At a minimum, every vendor contract should include breach notification timeframes, right-to-audit provisions, data protection and encryption requirements, sub-contractor disclosure rules, security certification requirements, and termination rights for material security failures. High-risk vendors warrant additional clauses covering access controls, regulatory compliance obligations, and detailed offboarding procedures.
What is a right-to-audit clause in a vendor contract?
A right-to-audit clause gives your organisation contractual authority to independently verify a vendor’s security controls — either directly or through a third-party assessor — at a defined frequency. It typically covers on-site audits, review of certification reports such as SOC 2 or ISO 27001, and penetration test results. Without this clause, you have no enforceable mechanism to verify vendor security claims.
How does DORA affect vendor contract requirements?
Under DORA, financial entities in the EU must ensure their ICT vendor contracts include specific provisions covering service levels, incident reporting timeframes, audit rights, data location, sub-outsourcing controls, and exit strategies. Non-compliance with these contract requirements can result in regulatory action against your organisation, not just the vendor.

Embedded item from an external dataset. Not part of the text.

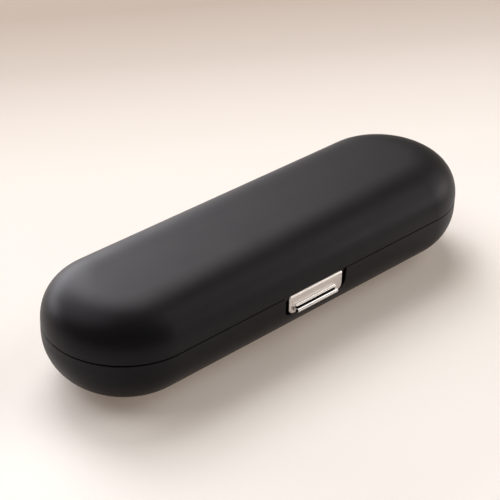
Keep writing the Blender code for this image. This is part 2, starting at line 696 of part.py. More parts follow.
def make_latch_plate():
    """Flap: a plate with softened edges, a barrel for the pin and a hook rib on its back."""
    low = PLATE_TOP - PLATE_HEIGHT
    outline = rounded_drop(PLATE_HALF_WIDTH, PLATE_HALF_WIDTH, PLATE_TOP, low, PLATE_CORNER)
    plate = slab("latch_plate", outline, PLATE_FRONT, PLATE_BACK, "XZ")
    edge = plate.modifiers.new("softened edges", "BEVEL")
    edge.width = PLATE_EDGE
    edge.segments = 2
    edge.limit_method = "ANGLE"
    barrel_half = PLATE_HALF_WIDTH - BARREL_INSET
    low_end, high_end = latch_point(-barrel_half), latch_point(barrel_half)
    join(plate, cylinder("barrel", low_end, high_end, BARREL_RADIUS, "X"))
    hook_top = SEAM_HEIGHT - HOOK_DROP
    hook_root = PLATE_BACK - PLATE_THICKNESS / 2
    hook_tip = PLATE_BACK + HOOK_REACH
    outline = [
        (hook_root, hook_top),
        (hook_root, hook_top - HOOK_HEIGHT),
        (hook_tip, hook_top - HOOK_HEIGHT),
        (hook_tip, hook_top),
    ]
    join(plate, slab("hook rib", outline, -HOOK_HALF_WIDTH, HOOK_HALF_WIDTH, "YZ"))
    overrun = Vector((OVERRUN, 0, 0))
    bore = LATCH_PIN_RADIUS + PIN_GAP
    cut(plate, cylinder("latch pin bore", low_end - overrun, high_end + overrun, bore, "X"))
    bay = spring_half_length() + SPRING_BAY_GAP
    low = (-bay, PLATE_BACK - SPRING_BAY_SKIM, LATCH_Z - BARREL_RADIUS - OVERRUN)
    high = (bay, LATCH_Y + BARREL_RADIUS + OVERRUN, LATCH_Z + BARREL_RADIUS + OVERRUN)
    cut(plate, box("spring bay", low, high))
    bay -= SPRING_BAY_SKIM
    bay_radius = SPRING_MEAN_RADIUS + SPRING_WIRE_RADIUS + PIN_GAP
    cut(plate, cylinder("spring bay front", latch_point(-bay), latch_point(bay), bay_radius, "X"))
    for side in (-1, 1):
        start, end = rivet_point(side, PLATE_FRONT - OVERRUN), rivet_point(side, PLATE_BACK + OVERRUN)
        cut(plate, cylinder("rivet hole", start, end, RIVET_RADIUS + PIN_GAP, "Y"))
    return finish(smooth(plate), (0.52, 0.48, 0.45), 0.3, 1)


def rivet_point(side, y):
    return Vector((side * RIVET_PLACE, y, SEAM_HEIGHT - (LIP_BEAD_DROP + LIP_NOSE_DROP) / 2))


def make_finger_lip():
    """Formed lip: a small bead above a larger rounded nose, on a root that lies on the plate."""
    root = PLATE_FRONT - LIP_SEAT_GAP
    bead = (PLATE_FRONT - LIP_BEAD_REACH, SEAM_HEIGHT - LIP_BEAD_DROP)
    nose = (PLATE_FRONT - LIP_NOSE_REACH, SEAM_HEIGHT - LIP_NOSE_DROP)
    web = root - LIP_ROOT_DEPTH
    outline = [
        (root, bead[1] + LIP_BEAD_RADIUS),
        *arc(bead, LIP_BEAD_RADIUS, *LIP_BEAD_WRAP, 7),
        (web, nose[1] + LIP_NOSE_RADIUS),
        *arc(nose, LIP_NOSE_RADIUS, *LIP_NOSE_WRAP, 10),
        (root, nose[1] - LIP_NOSE_RADIUS),
    ]
    lip = slab("finger_lip", outline, -LIP_HALF_LENGTH, LIP_HALF_LENGTH, "YZ")
    for side in (-1, 1):
        for (y, z), radius in ((bead, LIP_BEAD_BORE), (nose, LIP_NOSE_BORE)):
            inner = Vector((side * (LIP_HALF_LENGTH - LIP_BORE_DEPTH), y, z))
            outer = Vector((side * (LIP_HALF_LENGTH + OVERRUN), y, z))
            cut(lip, cylinder("roll bore", min(inner, outer, key=lambda p: p.x),
                              max(inner, outer, key=lambda p: p.x), radius, "X", 10))
        tip = rivet_point(side, root - RIVET_TIP_DEPTH - SEAT_GAP)
        mouth = rivet_point(side, root + OVERRUN)
        cut(lip, cylinder("rivet socket", tip, mouth, RIVET_RADIUS + PIN_GAP, "Y"))
    finish(smooth(lip), (0.8, 0.79, 0.78), 0.08, 1)


def make_rivets():
    for name, side in (("lip_rivet_left", -1), ("lip_rivet_right", 1)):
        seat = rivet_point(side, PLATE_BACK + LIP_SEAT_GAP)
        length = PLATE_THICKNESS + 2 * LIP_SEAT_GAP + RIVET_TIP_DEPTH
        profile = [
            (0, RIVET_HEAD_HEIGHT),
            (RIVET_HEAD_RADIUS * RIVET_CROWN_SHARE, RIVET_HEAD_HEIGHT),
            (RIVET_HEAD_RADIUS, 0),
            (RIVET_RADIUS, 0),
            (RIVET_RADIUS, -length),
            (0, -length),
        ]
        rivet = turned(name, profile, seat, (-math.pi / 2, 0, 0))
        finish(smooth(rivet), (0.5, 0.49, 0.47), 0.3, 1)


def make_latch_bracket():
    """Bent strip inside the lid's front wall, with an ear on each side that reaches down to the pin."""
    ear = arc((LATCH_Y, LATCH_Z), EAR_RADIUS, *EAR_WRAP, 10)
    outline = [
        (BRACKET_FRONT, BRACKET_LOW + BRACKET_HEIGHT),
        (BRACKET_BACK, BRACKET_LOW + BRACKET_HEIGHT),
        (BRACKET_BACK, LATCH_Z),
        *ear,
        (BRACKET_FRONT, LATCH_Z + EAR_RADIUS),
    ]
    bracket = slab("latch_bracket", outline, -EAR_OUTER, EAR_OUTER, "YZ")
    low = (-EAR_INNER, LATCH_Y - EAR_RADIUS - OVERRUN, LATCH_Z - EAR_RADIUS - OVERRUN)
    high = (EAR_INNER, BRACKET_BACK + OVERRUN, BRACKET_LOW)
    cut(bracket, box("between the ears", low, high))
    ends = latch_point(-EAR_OUTER - OVERRUN), latch_point(EAR_OUTER + OVERRUN)
    cut(bracket, cylinder("ear holes", *ends, LATCH_PIN_RADIUS + PIN_GAP, "X"))
    names = ("bracket_screw_left", "bracket_screw_right")
    for name, side in zip(names, (-1, 1)):
        seat = bracket_screw_seat(side)
        through = Vector((0, BRACKET_THICKNESS + OVERRUN, 0))
        hole_radius = BRACKET_SCREW[2] + PIN_GAP
        cut(bracket, cylinder("screw hole", seat - through, seat + through, hole_radius, "Y"))
        seat = seat + Vector((0, SEAT_GAP / 2, 0))
        screw_piece(name, BRACKET_SCREW, seat, (-math.pi / 2, 0, 0))
    finish(bracket, (0.05, 0.05, 0.052), 0.4, 1)


def make_latch_pin():
    pin = cylinder("latch_pin", latch_point(-EAR_OUTER), latch_point(EAR_OUTER), LATCH_PIN_RADIUS, "X")
    finish(smooth(pin), (0.55, 0.54, 0.52), 0.3, 1)


def spring_half_length():
    return SPRING_TURNS * SPRING_PITCH / 2 + SPRING_WIRE_RADIUS


def make_latch_spring():
    """Torsion spring: a short coil round the pin, one leg under the bracket, one against the plate."""
    per_turn = 10
    count = SPRING_TURNS * per_turn
    start = math.radians(90)
    turns = []
    for i in range(count + 1):
        angle = start + 2 * math.pi * i / per_turn
        x = SPRING_PITCH * (i / per_turn - SPRING_TURNS / 2)
        y = LATCH_Y + SPRING_MEAN_RADIUS * math.cos(angle - math.pi / 2)
        z = LATCH_Z + SPRING_MEAN_RADIUS * math.sin(angle - math.pi / 2)
        turns.append(Vector((x, y, z)))
    leg = Vector((0, 0, SPRING_LEG))
    bent = Vector((0, SPRING_MEAN_RADIUS, 0))
    lower = turns[0] - leg
    upper = turns[-1] + leg / 2
    tail = bent + leg / 4
    path = [lower - tail, lower, *turns, upper, upper + tail]
    gap = least_gap(turns, per_turn) - 2 * SPRING_WIRE_RADIUS
    print(f"least gap between the spring's turns: {gap / MM:.2f} mm")
    curve = bpy.data.curves.new("latch_spring", "CURVE")
    curve.dimensions = "3D"
    curve.bevel_depth = SPRING_WIRE_RADIUS
    curve.bevel_resolution = 1
    curve.use_fill_caps = True
    spline = curve.splines.new("POLY")
    spline.points.add(len(path) - 1)
    for point, place in zip(spline.points, path):
        point.co = (*place, 1)
    spring = to_mesh_object(bpy.data.objects.new("latch_spring wire", curve), "latch_spring")
    finish(smooth(spring, 60), (0.5, 0.49, 0.48), 0.25, 1)


def least_gap(points, per_turn):
    """Smallest distance between points that lie more than half a turn apart along the wire."""
    apart = per_turn // 2 + 1
    return min(
        (points[i] - points[j]).length
        for i in range(len(points))
        for j in range(i + apart, len(points))
    )


def make_catch():
    """Sprung strip on the pocket's floor whose bow snaps over the flap's hook rib."""
    foot_front = POCKET_FLOOR - SEAT_GAP
    foot_top = CATCH_FOOT_LOW + CATCH_FOOT_HEIGHT
    steps = 12
    inner, outer = [], []
    for i in range(steps + 1):
        along = i / steps
        height = foot_top + CATCH_BOW_HEIGHT * along
        reach = CATCH_BOW_REACH * math.sin(math.pi * along) ** 2
        inner.append((foot_front - reach, height))
        outer.append((foot_front - reach - CATCH_THICKNESS, height))
    outline = [(foot_front, CATCH_FOOT_LOW), *inner, *reversed(outer),
               (foot_front - CATCH_THICKNESS, CATCH_FOOT_LOW)]
    catch = slab("catch_clip", outline, -CATCH_FOOT_HALF_WIDTH, CATCH_FOOT_HALF_WIDTH, "YZ")
    above = foot_top + CATCH_BOW_HEIGHT + OVERRUN
    for start, end in (
        (-CATCH_FOOT_HALF_WIDTH - OVERRUN, -CATCH_HALF_WIDTH),
        (CATCH_HALF_WIDTH, CATCH_FOOT_HALF_WIDTH + OVERRUN),
    ):
        low = (start, foot_front - CATCH_BOW_REACH - CATCH_THICKNESS - OVERRUN, foot_top)
        cut(catch, box("beside the bow", low, (end, foot_front + OVERRUN, above)))
    for name, side in (("catch_screw_left", -1), ("catch_screw_right", 1)):
        seat = catch_screw_seat(side)
        through = Vector((0, CATCH_THICKNESS + OVERRUN, 0))
        hole_radius = SMALL_SCREW[2] + PIN_GAP
        cut(catch, cylinder("catch screw hole", seat - through, seat + through, hole_radius, "Y"))
        seat = seat - Vector((0, SEAT_GAP / 2, 0))
        screw_piece(name, SMALL_SCREW, seat, (math.pi / 2, 0, 0))
    finish(catch, (0.5, 0.49, 0.47), 0.3, 1)


clear_scene()
case_parts = new_collection("toothbrush_travel_case")
case_tools = new_collection("cutters")
make_base_shell()
make_lid_shell()
make_hinge_pins()
make_base_tray()
make_cradle_pads()
make_lid_liner()
make_hold_down_pads()
make_latch_plate()
make_finger_lip()
make_rivets()
make_latch_bracket()
make_latch_pin()
make_latch_spring()
make_catch()
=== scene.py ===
# %% [markdown]
# # A hard travel case for an electric toothbrush
# The real case is a capsule-shaped clamshell of black plastic with a soft-touch coating, about 220 mm
# long. A small bright metal flap hangs from the lid's front rim and snaps into a pocket of the base.
# Inside are a moulded tray, a liner and pads. The plain solids of the engineering model are loaded first.
# Every finer piece below is built at the same place and in the same metres, and stands for its solid.

# %% Load the solids
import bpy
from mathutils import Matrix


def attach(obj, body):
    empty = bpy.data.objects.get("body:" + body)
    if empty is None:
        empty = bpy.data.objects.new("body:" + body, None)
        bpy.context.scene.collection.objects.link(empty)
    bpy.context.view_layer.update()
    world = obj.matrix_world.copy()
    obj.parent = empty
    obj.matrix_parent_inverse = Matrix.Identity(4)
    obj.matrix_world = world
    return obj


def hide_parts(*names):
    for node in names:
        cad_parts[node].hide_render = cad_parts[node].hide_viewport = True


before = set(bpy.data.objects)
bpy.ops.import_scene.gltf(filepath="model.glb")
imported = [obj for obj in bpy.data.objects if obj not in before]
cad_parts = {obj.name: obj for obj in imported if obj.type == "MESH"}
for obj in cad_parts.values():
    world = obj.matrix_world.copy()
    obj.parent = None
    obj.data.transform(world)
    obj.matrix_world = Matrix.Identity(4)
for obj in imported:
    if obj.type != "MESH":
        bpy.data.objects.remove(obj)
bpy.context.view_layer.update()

# %% What the lesson uses
import math

import bmesh
import bpy
from mathutils import Matrix, Vector

MM = 0.001

# %% [markdown]
# ## Camera
# The photograph looks down on the case from its front left with a long lens. Its place could be set by
# eye, but here it was fitted to the outline of the case: a turn round the case, a height, a roll and a
# distance. The focal length is worked out for a 36 mm sensor and a picture of 500 by 500 pixels.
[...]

What breach notification timeframe should vendor contracts specify?
Best practice is to require initial notification within 24 hours of discovering a confirmed or suspected incident, with a full incident report within 72 hours. This is stricter than most regulatory baselines and ensures your incident response team can mobilise quickly. The clause should also define what constitutes a reportable incident to prevent under-reporting of minor but potentially significant events.
How often should vendor contracts be reviewed for security clause adequacy?
Vendor contracts should be reviewed at least annually, and additionally when regulations change, the vendor’s service scope expands, a security incident occurs, or a vendor is re-tiered to a higher risk category. Treat contract reviews as a scheduled activity within your vendor management calendar, not a reactive one.